[Exercise description]:
Extract all of the data and reproduce it precisely.
● ● ● ●
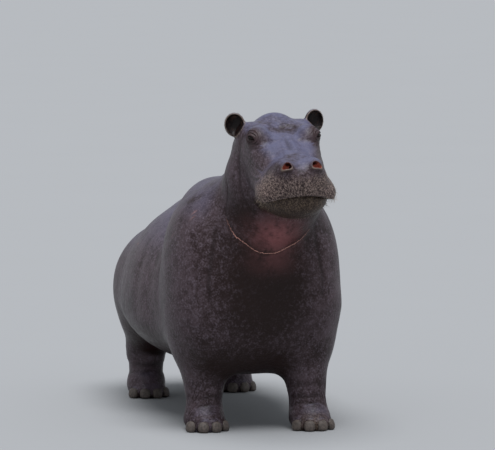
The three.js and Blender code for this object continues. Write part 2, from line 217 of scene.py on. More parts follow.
def headSpot(side, at, tip=0, lean=0, turn=0):
    # a place on the head with axes of its own: X to the side, -Y forward, in metres
    spot = Matrix.Translation((side * at[0] * headUnit, -at[1] * headUnit, at[2] * headUnit))
    spin = turned(turn, "Z") @ turned(tip, "X")
    return headTurn @ spot @ spin @ turned(lean, "Y")


# Sides are 1 for the left and -1 for the right.
earSpots = {s: headSpot(s, ear["at"], ear["tip"], s * ear["lean"], s * ear["turn"]) for s in (1, -1)}
eyeSpots = {s: headSpot(s, eye["at"], -eye["upward"], -s * eye["slant"], s * eye["outward"]) for s in (1, -1)}
nostrilSpots = {s: headSpot(s, nostril["at"], -nostril["upward"], 0, s * nostril["outward"]) for s in (1, -1)}


def inSpot(spot, p):
    # the same places in a headSpot's own axes, in head units
    return tuple(v / headUnit for v in through(spot.inverted(), p))


def toeAt(foot, angle):
    a = math.radians(angle)
    x, y = foot["at"][0] + toe["across"] * math.sin(a), foot["at"][1] - toe["ahead"] * math.cos(a)
    return x, y, toe["height"]


def trunkField(p):
    q = toBody(p)
    return meltAll((np.abs(q[0]), q[1], q[2]), trunkMasses, blob) * bodyUnit


def legField(p, side, stride, kind):
    x, y, z = toBody(p)
    q = (x * side, y - stride, z)
    total = melted(meltAll(q, kind["bars"], bar), blob(q, **kind["foot"]), melts["foot"])
    for angle in toe["angles"]:
        total = melted(total, blob(q, toeAt(kind["foot"], angle), toe["size"]), toe["melt"])
    return total * bodyUnit


def mouthHeight(s, f):
    rear = np.maximum(0, mouth["bendAt"] - f)
    return mouth["front"] - mouth["sideDrop"] * s * s - mouth["rearDrop"] * rear * rear


def headField(p):
    # head, jaw and throat in head units, before ears and details; the mouth closes towards its corner
    s, f, u = toHead(p)
    q = (np.abs(s), f, u)
    rise = u - mouthHeight(s, f)
    gate = ramp(f, *mouth["corner"])
    upper = meltAll(q, headMasses, blob)
    upper = upper + (-melted(-upper, rise, mouth["lipRound"]) - upper) * gate
    lower = meltAll(q, jawMasses, blob)
    lower = lower + (-melted(-lower, -rise, mouth["lipRound"]) - lower) * gate
    head = melted(upper, lower, mouth["jawMelt"])
    head = head + mouth["slitDepth"] * np.exp(-(rise / mouth["slitWidth"]) ** 2) * gate
    return melted(head, meltAll(q, throatMasses, blob), mouth["throatMelt"])


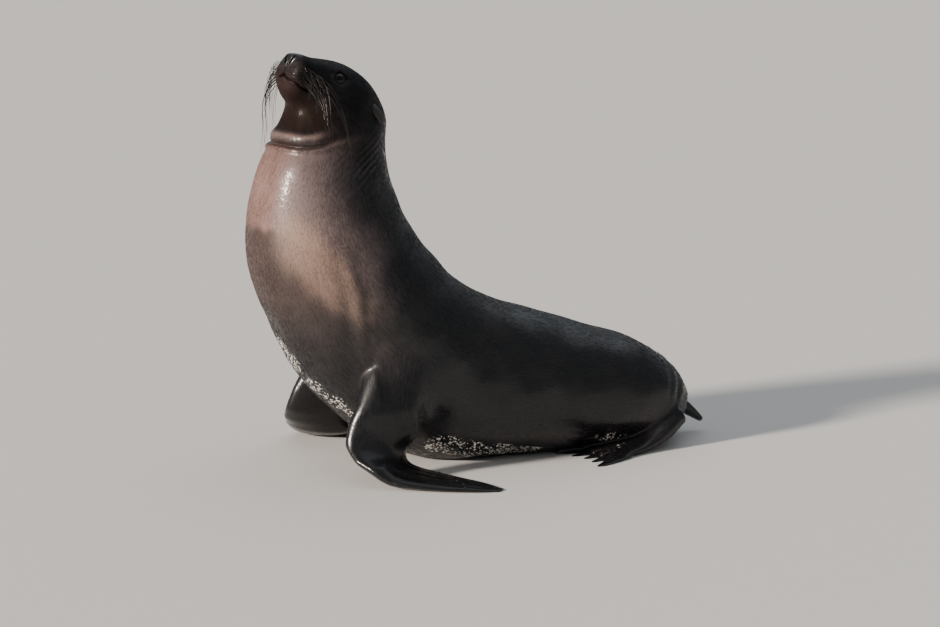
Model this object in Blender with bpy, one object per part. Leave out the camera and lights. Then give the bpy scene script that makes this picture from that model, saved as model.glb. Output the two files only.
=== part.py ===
● ● ● ●
[The response]:
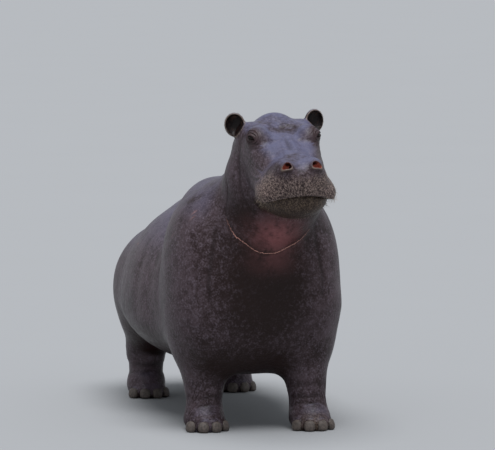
The three.js and Blender code for this object continues. Write part 2, from line 217 of scene.py on. More parts follow.
def headSpot(side, at, tip=0, lean=0, turn=0):
    # a place on the head with axes of its own: X to the side, -Y forward, in metres
    spot = Matrix.Translation((side * at[0] * headUnit, -at[1] * headUnit, at[2] * headUnit))
    spin = turned(turn, "Z") @ turned(tip, "X")
    return headTurn @ spot @ spin @ turned(lean, "Y")


# Sides are 1 for the left and -1 for the right.
earSpots = {s: headSpot(s, ear["at"], ear["tip"], s * ear["lean"], s * ear["turn"]) for s in (1, -1)}
eyeSpots = {s: headSpot(s, eye["at"], -eye["upward"], -s * eye["slant"], s * eye["outward"]) for s in (1, -1)}
nostrilSpots = {s: headSpot(s, nostril["at"], -nostril["upward"], 0, s * nostril["outward"]) for s in (1, -1)}


def inSpot(spot, p):
    # the same places in a headSpot's own axes, in head units
    return tuple(v / headUnit for v in through(spot.inverted(), p))


def toeAt(foot, angle):
    a = math.radians(angle)
    x, y = foot["at"][0] + toe["across"] * math.sin(a), foot["at"][1] - toe["ahead"] * math.cos(a)
    return x, y, toe["height"]


def trunkField(p):
    q = toBody(p)
    return meltAll((np.abs(q[0]), q[1], q[2]), trunkMasses, blob) * bodyUnit


def legField(p, side, stride, kind):
    x, y, z = toBody(p)
    q = (x * side, y - stride, z)
    total = melted(meltAll(q, kind["bars"], bar), blob(q, **kind["foot"]), melts["foot"])
    for angle in toe["angles"]:
        total = melted(total, blob(q, toeAt(kind["foot"], angle), toe["size"]), toe["melt"])
    return total * bodyUnit


def mouthHeight(s, f):
    rear = np.maximum(0, mouth["bendAt"] - f)
    return mouth["front"] - mouth["sideDrop"] * s * s - mouth["rearDrop"] * rear * rear


def headField(p):
    # head, jaw and throat in head units, before ears and details; the mouth closes towards its corner
    s, f, u = toHead(p)
    q = (np.abs(s), f, u)
    rise = u - mouthHeight(s, f)
    gate = ramp(f, *mouth["corner"])
    upper = meltAll(q, headMasses, blob)
    upper = upper + (-melted(-upper, rise, mouth["lipRound"]) - upper) * gate
    lower = meltAll(q, jawMasses, blob)
    lower = lower + (-melted(-lower, -rise, mouth["lipRound"]) - lower) * gate
    head = melted(upper, lower, mouth["jawMelt"])
    head = head + mouth["slitDepth"] * np.exp(-(rise / mouth["slitWidth"]) ** 2) * gate
    return melted(head, meltAll(q, throatMasses, blob), mouth["throatMelt"])


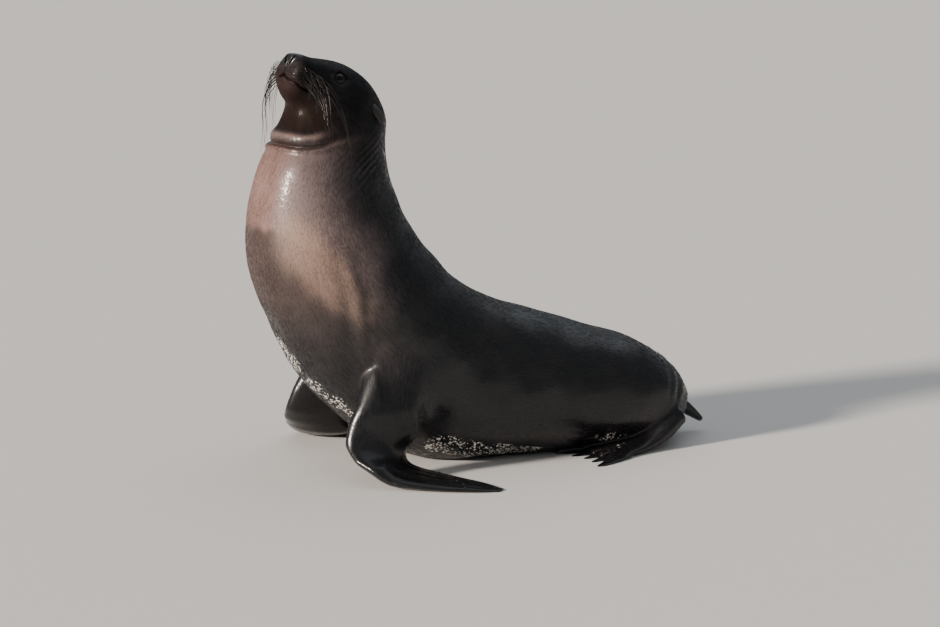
Model this object in Blender with bpy, one object per part. Leave out the camera and lights. Then give the bpy scene script that makes this picture from that model, saved as model.glb. Output the two files only.
=== part.py ===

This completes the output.